Recently I interviewed an Iraqi artist. I was glad to be talking about art -- pure color, pure form, apolitical and universal.

Fine-featured, his voice low, his English halting, Salah told me about his childhood in Baghdad. He said he grew up amid the shanasheels: houses whose upper levels were all windows, brilliant stained glass framed in dark wood. These windows jutted forward until they nearly met each other, and they shaded the narrow road between them. “Whatever the angle of view, they looked beautiful,” he said, “and the washed clothes on ropes added to the colors.”

As a boy, he watched students from the art academy set up their easels at the edge of the road. His sister went to the academy, too, and when he was 5, she gave him a paint box and showed him how to mix the colors. He wanted to do as he pleased: paint the flag of Iraq, or the bright sails of the fishermen’s boats on the Dijalah River. But soon his father, who worked in the Ministry of Culture, began to critique his work seriously, and Salah went back to his sister and begged for proper lessons.

“Baghdad was a very alive, beautiful city then, like a big family,” he recalled. “And then, when I was 7, I opened my eyes to war.” I felt my hand tighten on my pen. War? I wanted to talk about art. I wanted respite from guilt and fear and other people’s suffering, and he’d caught me off guard.

“Waiting for bad news was an act of every day,” he continued. “Waiting for coffins was an act of every day. To see sadness in the eyes of mothers was just … normal. Many hard, negative feelings grew inside me, very strong feelings and energy. It’s a kind of energy that looks for a way out.” He leaned forward.

“Art is not a luxury,” he reminded me. “It is a way to diffuse that energy.”

He wound up in the Academy of Fine Arts, his work shown alongside the most famous artists in Iraq. Everything he painted was marked by contrast.

“There was no gradual development of emotions in my life,” he explained. “My early childhood was full of beauty, colors and joy, and the war broke all that into sadness and hopelessness.”

At first he tried to escape -- just as I had, when I avoided the political activists and interviewed an artist. He went to work as a children’s illustrator, retreating into the happy dreams of his own childhood.
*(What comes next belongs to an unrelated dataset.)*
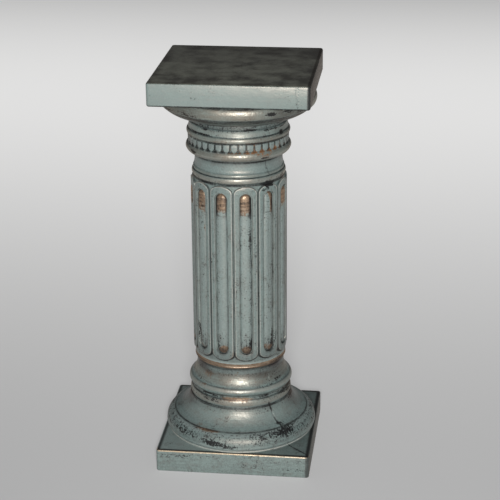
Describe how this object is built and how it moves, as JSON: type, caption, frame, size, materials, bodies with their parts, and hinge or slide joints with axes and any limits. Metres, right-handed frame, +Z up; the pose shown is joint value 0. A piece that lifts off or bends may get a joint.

The idyll didn’t last; they never do. Realizing there was no escape, he began to paint the darkness inside him.

“Draw a tree, draw a flower, draw something beautiful,” people urged. “The trees in my life are cut,” he replied. “The roses are dying.” He began painting Iraqi women, searching constantly for “something else than sadness in their faces. I couldn’t find it. I drew women from all angles, and I could find nothing but sadness.”

In 1998, he left the Academy and saw, firsthand, the way his country was exploding into shards. He began juxtaposing Iraq’s past with its future in his canvases, using an X to mark the division, the vantage point, and the split between his inner and outer self. He worked in symbolic colors -- yellow for poverty, illness, a living death. Purple for hope, dreams, the beauty of the past. White for the unknown future.

He incorporated symbols from ancient Babylonian and Sumerian civilizations -- the gates of Ashtar, the lion, the mosaics -- that had lived in his mind since he visited Babylon at age 10. His work was shown at Kuwait University and the Goya Museum in Granada, Spain.

Last May, Salah came to St. Louis as a refugee. “I am not forgetting where I come from, and how my Iraqi family is suffering,” he assured me. “One of my paintings is a mother, and her daughter lost in an orchard, terrified, their faces dark as the sun sets. This is how I see the future of Iraq. Women lost, widowed, waiting for husbands who will never return. Children growing up without parents.

“Iraq is a green orchard. But it is not safe.”

We talked in June. His country is even less safe now. And I can’t avoid the politics of war.